The listing below holds a line with "const goblet = new THREE.Group();" and a later line with "obj.matrix_world = Matrix.Identity(4)". Write out those two lines and every line between them, exactly, and nothing else.

= DATA SEGMENT =
::::::::::
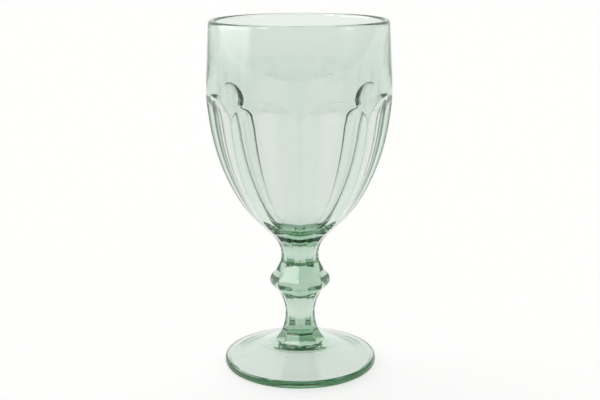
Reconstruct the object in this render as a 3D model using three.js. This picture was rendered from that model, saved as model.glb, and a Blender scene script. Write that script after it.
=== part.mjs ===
// A pressed glass goblet in millimetres, +Z up, standing on z = 0 with its axis on Z.
// Foot, stem and bowl are three solids that meet face to face on flat eight-sided seats.
import * as THREE from 'three';

// Overall size
const HEIGHT = 172.5;
const LIP_ROUND = 1.5; // the lip is a half round this far in and up

// Eight flat sides run from the foot to the arches under the lip band, with their ribs in line
const SIDES = 8;
const STEPS = 8; // angular steps on one side
const HALF = Math.PI / SIDES;

// Seats between the three solids
const FOOT_SEAT = 20;
const BOWL_SEAT = 56.3;

// Foot
const FOOT_RADIUS = 38.1;
const FOOT_EDGE = 4.4; // height of the upper corner of the rim of the foot
const FOOT_WIDEST = 2.3;
const EDGE_ROUND_UNDER = 1.6; // how far in the edge is rounded below and above
const EDGE_ROUND_TOP = 1.1;
const STAND_WIDTH = 2.2; // flat ring that the goblet stands on
const KICK = 7.5; // rise of the hollow under the foot, which keeps the foot's glass evenly thin
const CONE = { r: 14, z: 11.5 }; // where the low cone turns up into the stem
const LOBE_END = 11.8; // where the flat sides run out on the foot
const LOBE_FULL = 13.3; // where they have their full width

// Stem, radii measured at the ribs
const WAIST = { r: 7.42, z: 26.5 };
const NECK = { r: 9.32, z: BOWL_SEAT };
const BEAD = { r: 10.26, z: 43.6, round: 4.78 }; // centre of the round of the knop
const COLLAR_LOW = { r: 10.85, z: 37.2 };
const COLLAR_HIGH = { r: 11.9, z: 48.6 };
const STEP_HIGH = { r: 11.15, z: 50.3 };

// Bowl, radii measured at the ribs
const CUP = { r: 25.9, z: 78.6 };
const CUP_SLOPE = 0.8; // radius gained for each millimetre of height there
const BULGE = { r: 44.9, z: 138.3 };
const MOUTH_TAPER = 1.65; // how far the lip band draws in from the bulge to the rim
const RIM = { r: BULGE.r - MOUTH_TAPER, z: HEIGHT - LIP_ROUND };
const PANEL_FLAT = 0.96; // 1 is flat from rib to rib, 0 is round
const FLAT_FROM = 64.5; // flat from rib to rib below here
const PANEL_FROM = 82; // the panels' own flatness from here up
const ARCH_BASE = 127;
const ARCH_TOP = 138.4;

// Cavity: the wall measured level from the outline at a rib, and the glass under it
const CUP_WALL = 5;
const BAND_WALL = 4.9;
const BASE_GLASS = 14.7;
const CAVITY_FLOOR = BOWL_SEAT + BASE_GLASS;
const CAVITY_CUP = { r: CUP.r - CUP_WALL, z: CUP.z };
const CAVITY_WIDEST = { r: BULGE.r - BAND_WALL, z: BULGE.z + 6.2 };

// A curve from a to b that leaves a by the step out and comes to b by the step back
const point = (p, r = 0, z = 0) => new THREE.Vector2(p.r + r, p.z + z);
const curve = (a, out, b, back) =>
  new THREE.CubicBezierCurve(point(a), point(a, ...out), point(b, ...back), point(b));
const line = (a, b) => new THREE.LineCurve(point(a), point(b));

// The knop is a bead with a 45 degree cone above and below it
const tangent = BEAD.round * Math.SQRT1_2;
const beadLow = { r: BEAD.r + tangent, z: BEAD.z - tangent };
const beadHigh = { r: BEAD.r + tangent, z: BEAD.z + tangent };
const coneFoot = { r: COLLAR_HIGH.r, z: beadLow.z - (beadLow.r - COLLAR_HIGH.r) };

// The outline along a rib, from the corner of the foot to the lip, in pieces that each climb
const footTop = { r: FOOT_RADIUS - EDGE_ROUND_TOP, z: FOOT_EDGE };
const outline = [
  curve(footTop, [-5.5, 1.2], CONE, [5, -2.3]),
  curve(CONE, [-4.5, 2.25], WAIST, [0, -6]),
  curve(WAIST, [0, 4], COLLAR_LOW, [-1.8, -2.3]),
  line(COLLAR_LOW, coneFoot),
  line(coneFoot, beadLow),
  new THREE.EllipseCurve(BEAD.r, BEAD.z, BEAD.round, BEAD.round, -Math.PI / 4, Math.PI / 4),
  line(beadHigh, COLLAR_HIGH),
  line(COLLAR_HIGH, STEP_HIGH),
  curve(STEP_HIGH, [-0.7, 1.6], NECK, [0, -3.3]),
  curve(NECK, [0, 9.6], CUP, [-9.9 * CUP_SLOPE, -9.9]),
  curve(CUP, [4.9 * CUP_SLOPE, 4.9], BULGE, [-0.62, -34.6]),
  curve(BULGE, [0, 5.3], RIM, [0.5, -10.5]),
];

// The wall of the cavity, from its floor on the axis to the lip
const cavityFloor = { r: 0, z: CAVITY_FLOOR };
const inner = { r: RIM.r - 2 * LIP_ROUND, z: RIM.z };
const cavity = [
  curve(cavityFloor, [9, 0], CAVITY_CUP, [-5, -5.3]),
  curve(CAVITY_CUP, [6.5, 8.1], CAVITY_WIDEST, [0, -37]),
  curve(CAVITY_WIDEST, [0, 8], inner, [0.15, -8.5]),
];

// Radius of the outline at height z, by halving
function radiusAt(z) {
  const piece = outline.find((c) => z <= c.getPoint(1).y + 1e-9) ?? outline[outline.length - 1];
  let low = 0;
  let high = 1;
  for (let i = 0; i < 40; i++) {
    const mid = (low + high) / 2;
    if (piece.getPoint(mid).y < z) low = mid;
    else high = mid;
  }
  return piece.getPoint((low + high) / 2).x;
}

// How flat the eight sides are at height z: each end of a side is a quarter ellipse, so it is an arch
function flatness(z) {
  if (z <= LOBE_END || z >= ARCH_TOP) return 0;
  if (z < LOBE_FULL) {
    const t = (LOBE_FULL - z) / (LOBE_FULL - LOBE_END);
    return Math.sqrt(1 - t * t);
  }
  const swell = THREE.MathUtils.smoothstep(z, FLAT_FROM, PANEL_FROM);
  const flat = THREE.MathUtils.lerp(1, PANEL_FLAT, swell);
  if (z <= ARCH_BASE) return flat;
  const t = (z - ARCH_BASE) / (ARCH_TOP - ARCH_BASE);
  return flat * Math.sqrt(1 - t * t);
}

// One closed section: the round of radius r cut by eight flats, or left round where flat is 0
function section(r, z, flat, steps = STEPS) {
  const reach = r * (1 - (1 - Math.cos(HALF)) * flat);
  const ring = [];
  for (let i = 0; i < SIDES * steps; i++) {
    const fromMiddle = ((i % steps) / steps) * 2 * HALF - HALF;
    const angle = -Math.PI / 2 + (i / (SIDES * steps)) * 2 * Math.PI;
    const radius = Math.min(r, reach / Math.cos(fromMiddle));
    ring.push([radius * Math.cos(angle), radius * Math.sin(angle), z]);
  }
  return ring;
}

// Heights from a to b in n steps, without b
function heights(a, b, n) {
  return Array.from({ length: n }, (_, i) => a + ((b - a) * i) / n);
}

const outside = (z, steps) => section(radiusAt(z), z, flatness(z), steps);
const round = (r, z) => section(r, z, 0);

// A closed loft through rings of the same count, ended by a point on the axis at each end
function loft(rings, startZ, endZ) {
  const n = rings[0].length;
  const points = [[0, 0, startZ], ...rings.flat(), [0, 0, endZ]];
  const last = points.length - 1;
  const faces = [];
  for (let i = 0; i < n; i++) {
    const j = (i + 1) % n;
    faces.push(0, 1 + j, 1 + i);
    for (let k = 0; k < rings.length - 1; k++) {
      const a = 1 + k * n;
      const b = a + n;
      faces.push(a + i, a + j, b + j, a + i, b + j, b + i);
    }
    faces.push(last, last - n + i, last - n + j);
  }
  const geometry = new THREE.BufferGeometry();
  geometry.setAttribute('position', new THREE.Float32BufferAttribute(points.flat(), 3));
  geometry.setIndex(faces);
  geometry.computeVertexNormals();
  return geometry;
}

// Foot: hollow underneath, standing ring, rounded edge, low cone and the eight lobes up to the seat
function makeFoot() {
  const rings = [];
  const standOuter = FOOT_RADIUS - EDGE_ROUND_UNDER;
  const standInner = standOuter - STAND_WIDTH;
  const hollow = curve({ r: 0, z: KICK }, [12, 0], { r: standInner, z: 0 }, [-9, 2.4]);
  for (const t of [0.2, 0.4, 0.6, 0.8, 1]) {
    const p = hollow.getPoint(t);
    rings.push(round(p.x, p.y));
  }
  rings.push(round(standOuter, 0));
  for (const t of [0.25, 0.5, 0.75, 1]) {
    const a = (t * Math.PI) / 2;
    const r = standOuter + EDGE_ROUND_UNDER * Math.sin(a);
    rings.push(round(r, FOOT_WIDEST * (1 - Math.cos(a))));
  }
  for (const t of [0.33, 0.67, 1]) {
    const a = (t * Math.PI) / 2;
    const r = footTop.r + EDGE_ROUND_TOP * Math.cos(a);
    rings.push(round(r, FOOT_WIDEST + (footTop.z - FOOT_WIDEST) * Math.sin(a)));
  }
  const climb = [
    ...heights(footTop.z, LOBE_END, 8).slice(1),
    ...heights(LOBE_END, LOBE_FULL, 4),
    ...heights(LOBE_FULL, FOOT_SEAT, 6),
    FOOT_SEAT,
  ];
  for (const z of climb) rings.push(outside(z));
  return loft(rings, KICK, FOOT_SEAT);
}

// Stem: eight flat sides from the waist over the knop to the neck
function makeStem() {
  const climb = [
    ...heights(FOOT_SEAT, COLLAR_LOW.z, 9),
    COLLAR_LOW.z,
    coneFoot.z,
    ...heights(beadLow.z, beadHigh.z, 6),
    beadHigh.z,
    COLLAR_HIGH.z,
    ...heights(STEP_HIGH.z, BOWL_SEAT, 5),
    BOWL_SEAT,
  ];
  return loft(climb.map((z) => outside(z, 1)), FOOT_SEAT, BOWL_SEAT);
}

// Bowl: solid base, arched panels, plain band, half round lip and the cavity
function makeBowl() {
  const climb = [
    ...heights(BOWL_SEAT, CUP.z, 9),
    ...heights(CUP.z, ARCH_BASE, 12),
    ...heights(ARCH_BASE, ARCH_TOP, 10).map((z) => {
      const t = (z - ARCH_BASE) / (ARCH_TOP - ARCH_BASE);
      return ARCH_BASE + (ARCH_TOP - ARCH_BASE) * Math.sin((t * Math.PI) / 2);
    }),
    ...heights(ARCH_TOP, RIM.z, 5),
  ];
  const rings = climb.map((z) => outside(z));
  for (let i = 0; i <= 6; i++) {
    const a = (i / 6) * Math.PI;
    rings.push(round(RIM.r - LIP_ROUND + LIP_ROUND * Math.cos(a), RIM.z + LIP_ROUND * Math.sin(a)));
  }
  for (const t of [0.33, 0.67, 1]) {
    const p = cavity[2].getPoint(1 - t);
    rings.push(round(p.x, p.y));
  }
  for (const t of heights(0, 1, 11).slice(1)) {
    const p = cavity[1].getPoint(1 - t);
    rings.push(round(p.x, p.y));
  }
  for (const t of [1, 0.8, 0.6, 0.4, 0.2]) {
    const p = cavity[0].getPoint(t);
    rings.push(round(p.x, p.y));
  }
  return loft(rings, BOWL_SEAT, CAVITY_FLOOR);
}

// Pale green pressed glass
const glass = () => new THREE.MeshStandardMaterial({ color: 0xcfe3d4, roughness: 0.04, metalness: 0 });

const goblet = new THREE.Group();
for (const [name, geometry] of [
  ['foot', makeFoot()],
  ['stem', makeStem()],
  ['bowl', makeBowl()],
]) {
  const mesh = new THREE.Mesh(geometry, glass());
  mesh.name = name;
  goblet.add(mesh);
}

export default goblet;
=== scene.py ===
# %% [markdown]
# # A goblet of pressed green glass
#
# The goblet is clear glass with a pale green tint: a round lip, eight flat panels with arched tops
# round the bowl, a knop on the stem and a broad foot. Everything here stands in the frame of the
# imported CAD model, in metres, with the goblet's axis on Z and its foot on z = 0. So the first
# step loads that frame, before anything is added to it.

# %% Load the frame
import math

import bpy
import numpy as np
from mathutils import Matrix, Vector


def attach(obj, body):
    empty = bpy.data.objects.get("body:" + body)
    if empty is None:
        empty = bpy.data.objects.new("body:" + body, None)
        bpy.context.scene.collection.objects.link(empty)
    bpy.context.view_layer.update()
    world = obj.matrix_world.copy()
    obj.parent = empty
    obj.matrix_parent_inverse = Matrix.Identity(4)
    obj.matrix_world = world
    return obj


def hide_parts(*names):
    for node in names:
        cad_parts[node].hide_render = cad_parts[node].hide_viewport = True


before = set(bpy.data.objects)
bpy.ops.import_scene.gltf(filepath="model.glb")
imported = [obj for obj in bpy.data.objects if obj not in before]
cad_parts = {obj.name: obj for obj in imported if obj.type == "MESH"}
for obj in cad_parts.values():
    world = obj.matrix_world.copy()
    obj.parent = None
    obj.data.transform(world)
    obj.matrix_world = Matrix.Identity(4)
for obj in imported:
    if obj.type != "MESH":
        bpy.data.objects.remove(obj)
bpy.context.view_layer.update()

MM = 0.001

# %% [markdown]
# ## Camera
#
# A camera can be placed by eye or worked out from shapes in the picture whose real form is known.
# Here the two ellipses of the lip and the one of the foot are circles in reality, so they give the
# distance, the height and the downward tilt. The picture is 600 pixels wide, and its focal length in
# pixels becomes a lens in millimetres on a 36 mm sensor.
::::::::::
= TASK OUTPUT =
const goblet = new THREE.Group();
for (const [name, geometry] of [
  ['foot', makeFoot()],
  ['stem', makeStem()],
  ['bowl', makeBowl()],
]) {
  const mesh = new THREE.Mesh(geometry, glass());
  mesh.name = name;
  goblet.add(mesh);
}

export default goblet;
=== scene.py ===
# %% [markdown]
# # A goblet of pressed green glass
#
# The goblet is clear glass with a pale green tint: a round lip, eight flat panels with arched tops
# round the bowl, a knop on the stem and a broad foot. Everything here stands in the frame of the
# imported CAD model, in metres, with the goblet's axis on Z and its foot on z = 0. So the first
# step loads that frame, before anything is added to it.

# %% Load the frame
import math

import bpy
import numpy as np
from mathutils import Matrix, Vector


def attach(obj, body):
    empty = bpy.data.objects.get("body:" + body)
    if empty is None:
        empty = bpy.data.objects.new("body:" + body, None)
        bpy.context.scene.collection.objects.link(empty)
    bpy.context.view_layer.update()
    world = obj.matrix_world.copy()
    obj.parent = empty
    obj.matrix_parent_inverse = Matrix.Identity(4)
    obj.matrix_world = world
    return obj


def hide_parts(*names):
    for node in names:
        cad_parts[node].hide_render = cad_parts[node].hide_viewport = True


before = set(bpy.data.objects)
bpy.ops.import_scene.gltf(filepath="model.glb")
imported = [obj for obj in bpy.data.objects if obj not in before]
cad_parts = {obj.name: obj for obj in imported if obj.type == "MESH"}
for obj in cad_parts.values():
    world = obj.matrix_world.copy()
    obj.parent = None
    obj.data.transform(world)
    obj.matrix_world = Matrix.Identity(4)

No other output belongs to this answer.